> _DESCRIPTION OF THE TASK_:
Starting at the line with "in imported if" and stopping at the line with "inputs of a node.", repeat each line exactly. Include both and omit the rest.

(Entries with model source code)
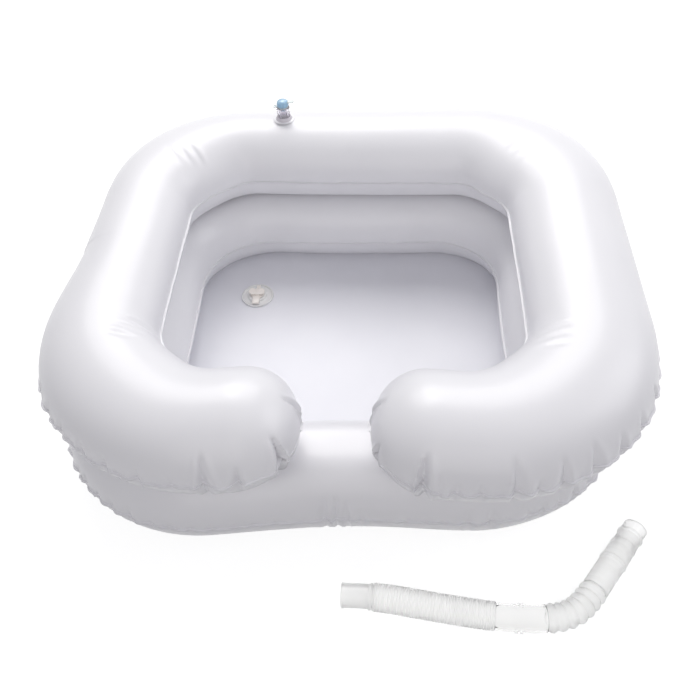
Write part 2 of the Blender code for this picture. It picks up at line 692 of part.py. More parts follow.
def valve_base(plan, sheet, x, step):
    """Return a matrix on the outside of a sheet at the rear: step picks a corner or a facet."""
    frame = plan.frame(x, plan.half_depth, (1.0, 0.0))
    columns = sheet.columns(1.0, 1.0, True)
    low = Vector(columns[int(math.floor(step))])
    high = Vector(columns[int(math.ceil(step))])
    if step == int(step):
        spot, slope = low, Vector((0.0, 1.0))
    else:
        spot = (low + high) / 2
        run = (high - low).normalized()
        slope = Vector((-run.y, run.x))
    outward = frame[1]
    point = place(frame, spot.x, spot.y)
    axis_z = Vector((outward.x * slope.x, outward.y * slope.x, slope.y)).normalized()
    axis_x = Vector((outward.y, -outward.x, 0.0))
    axis_y = axis_z.cross(axis_x)
    matrix = Matrix((axis_x, axis_y, axis_z)).transposed().to_4x4()
    matrix.translation = point
    return matrix


def build_basin():
    """Build every piece of the basin."""
    clear_scene()
    upper = Plan(UPPER_HALF_WIDTH, UPPER_HALF_DEPTH, UPPER_REAR_RADIUS, UPPER_FRONT_RADIUS,
                 UPPER_FRONT_WAIST, UPPER_SHIFT_Y, UPPER_CORNER_SWELL)
    lower = Plan(UPPER_HALF_WIDTH - LOWER_INSET_X, UPPER_HALF_DEPTH - LOWER_INSET_Y, LOWER_REAR_RADIUS,
                 LOWER_FRONT_RADIUS, LOWER_FRONT_WAIST, LOWER_SHIFT_Y)
    lower_half = UPPER_TUBE_HALF - LOWER_SLIMMER
    upper_top = Sheet(UPPER_TUBE_HALF, UPPER_SEAM_Z, UPPER_TOP_Z, 1, False)
    upper_bottom = Sheet(UPPER_TUBE_HALF, UPPER_SEAM_Z, CONTACT_Z + FIT_GAP / 2, -1, True)
    lower_top = Sheet(lower_half, LOWER_SEAM_Z, CONTACT_Z - FIT_GAP / 2, 1, True)
    lower_bottom = Sheet(lower_half, LOWER_SEAM_Z, 0.0, -1, True)

    top = arm_sheet("upper_chamber_top_sheet", upper, upper_top, WHITE_VINYL)
    arm_sheet("upper_chamber_bottom_sheet", upper, upper_bottom, WHITE_VINYL)
    side = ring_sheet("lower_chamber_top_sheet", lower, lower_top, WHITE_VINYL)
    ring_sheet("lower_chamber_bottom_sheet", lower, lower_bottom, WHITE_VINYL)
    floor, top_z = floor_sheet(lower, lower_bottom)
    floor_drain(floor, lower, lower_half, top_z)

    crest = 1 + ARC_STEPS / 2
    shoulder = 1 + ARC_STEPS - ARC_STEPS / 4 + 1 / 2
    upper_base = valve_base(upper, upper_top, UPPER_VALVE_X, crest)
    lower_base = valve_base(lower, lower_top, LOWER_VALVE_X, shoulder)
    hole_r = VALVE_STEM_R + 2 * VALVE_SLIDE_GAP
    boolean(top, hole_cutter("upper_valve_hole", hole_r, VALVE_STEM_DOWN, upper_base), "DIFFERENCE")
    boolean(side, hole_cutter("lower_valve_hole", hole_r, VALVE_STEM_DOWN, lower_base), "DIFFERENCE")
    air_valve("upper", upper_base)
    air_valve("lower", lower_base)
    drain_hose()
    bpy.context.view_layer.update()


build_basin()
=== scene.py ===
"""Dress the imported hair-washing basin.

The air chambers get full skins with puckered seams and tucked ends, and the floor, the valves,
the drain and the drain hose get finished pieces of their own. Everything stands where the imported
model has it, in metres, +Z up, with the neck notch at -Y.
"""
from __future__ import annotations

import logging
import math
from collections.abc import Callable
from dataclasses import dataclass
from enum import Enum

import bmesh
import bpy
import numpy as np
from mathutils import Matrix, Vector


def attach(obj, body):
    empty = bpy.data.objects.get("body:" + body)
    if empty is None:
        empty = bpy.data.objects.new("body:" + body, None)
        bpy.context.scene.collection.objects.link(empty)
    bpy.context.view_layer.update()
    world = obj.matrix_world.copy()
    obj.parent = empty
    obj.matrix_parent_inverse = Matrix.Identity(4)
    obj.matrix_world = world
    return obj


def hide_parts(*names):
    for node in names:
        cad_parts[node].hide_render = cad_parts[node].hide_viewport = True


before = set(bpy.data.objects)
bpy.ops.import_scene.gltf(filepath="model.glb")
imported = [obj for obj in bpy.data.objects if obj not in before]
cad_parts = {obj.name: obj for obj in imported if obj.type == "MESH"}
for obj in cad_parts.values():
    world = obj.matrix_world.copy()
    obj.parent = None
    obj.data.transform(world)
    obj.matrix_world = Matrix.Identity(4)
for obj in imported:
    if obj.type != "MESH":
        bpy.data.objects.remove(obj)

log = logging.getLogger("basin")

Array = np.ndarray
Triple = tuple[float, float, float]
Profile = list[tuple[float, float]]
Shape = tuple[Array, list[tuple[int, ...]]]
Socket = bpy.types.NodeSocket

ROOT_BODY = "basin"
PHOTO_PIXELS = 700
FIT_GAP = 0.0003
HALF_GAP = FIT_GAP / 2
MERGE_DISTANCE = 0.000001
SHORTEST, SAME_POINT, NO_WIDTH = 1e-12, 1e-7, 1e-6


# Nodes and finishes


def feed(tree: bpy.types.NodeTree, node: bpy.types.Node, inputs: dict[str | int, object]) -> None:
    """Fill the inputs of a node.

    Args:
        tree: tree that the node is in.
        node: the node.
        inputs: for each input a value, or the output that is linked to it.
    """
    for key, value in inputs.items():
        if isinstance(value, Socket):
            tree.links.new(value, node.inputs[key])
        else:
            node.inputs[key].default_value = value


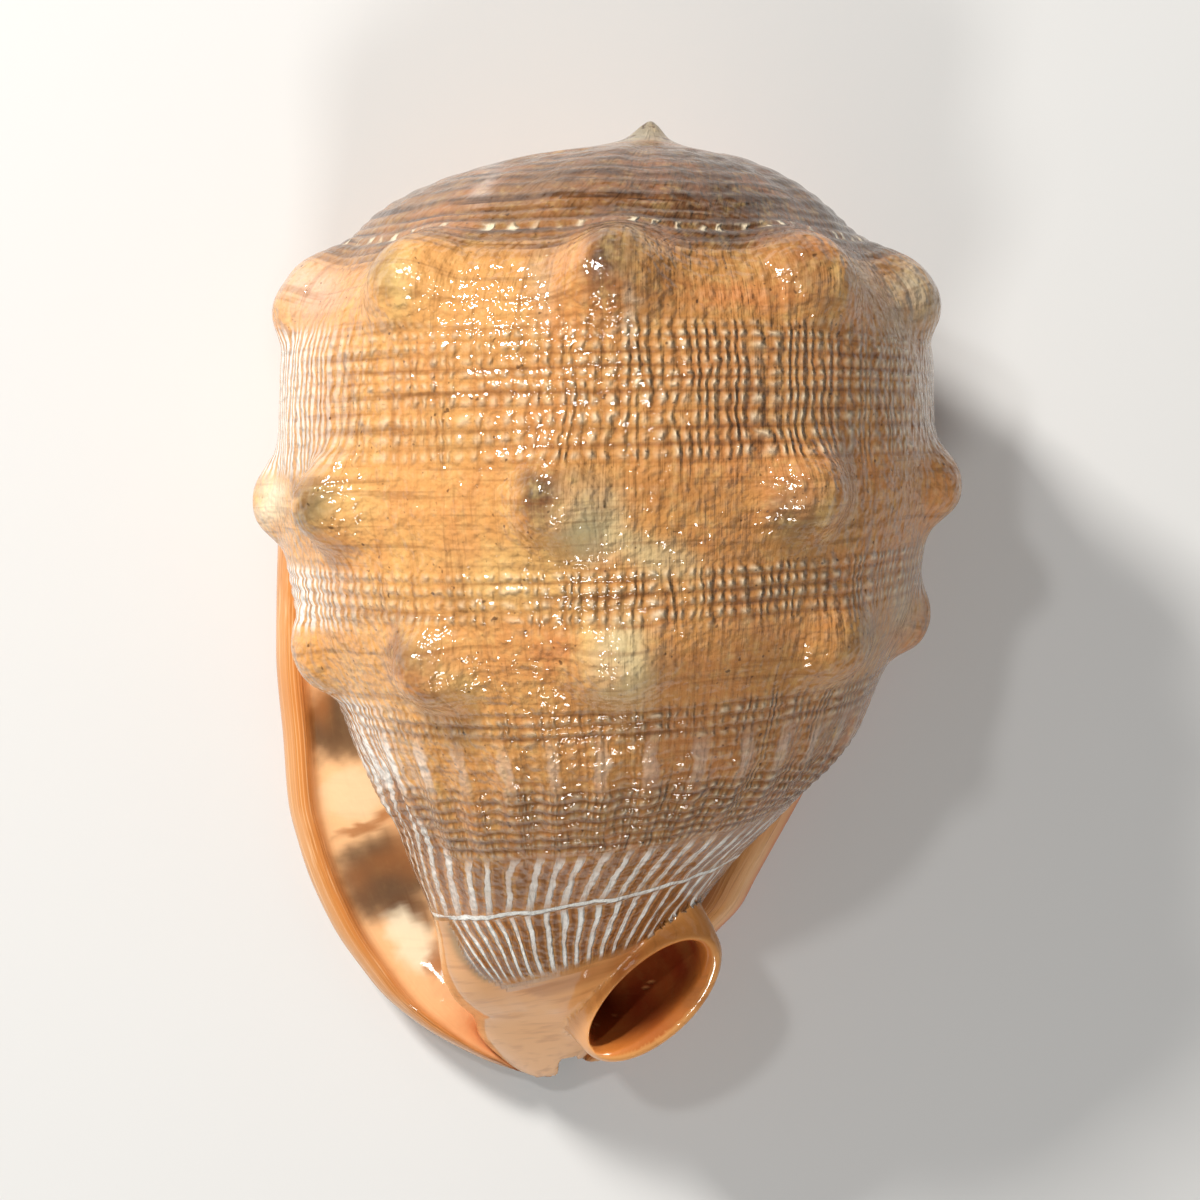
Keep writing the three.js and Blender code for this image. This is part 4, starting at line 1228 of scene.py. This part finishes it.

> _WRITTEN ANSWER_:
cad_parts = {obj.name: obj for obj in imported if obj.type == "MESH"}
for obj in cad_parts.values():
    world = obj.matrix_world.copy()
    obj.parent = None
    obj.data.transform(world)
    obj.matrix_world = Matrix.Identity(4)
for obj in imported:
    if obj.type != "MESH":
        bpy.data.objects.remove(obj)

log = logging.getLogger("basin")

Array = np.ndarray
Triple = tuple[float, float, float]
Profile = list[tuple[float, float]]
Shape = tuple[Array, list[tuple[int, ...]]]
Socket = bpy.types.NodeSocket

ROOT_BODY = "basin"
PHOTO_PIXELS = 700
FIT_GAP = 0.0003
HALF_GAP = FIT_GAP / 2
MERGE_DISTANCE = 0.000001
SHORTEST, SAME_POINT, NO_WIDTH = 1e-12, 1e-7, 1e-6


# Nodes and finishes


def feed(tree: bpy.types.NodeTree, node: bpy.types.Node, inputs: dict[str | int, object]) -> None:
    """Fill the inputs of a node.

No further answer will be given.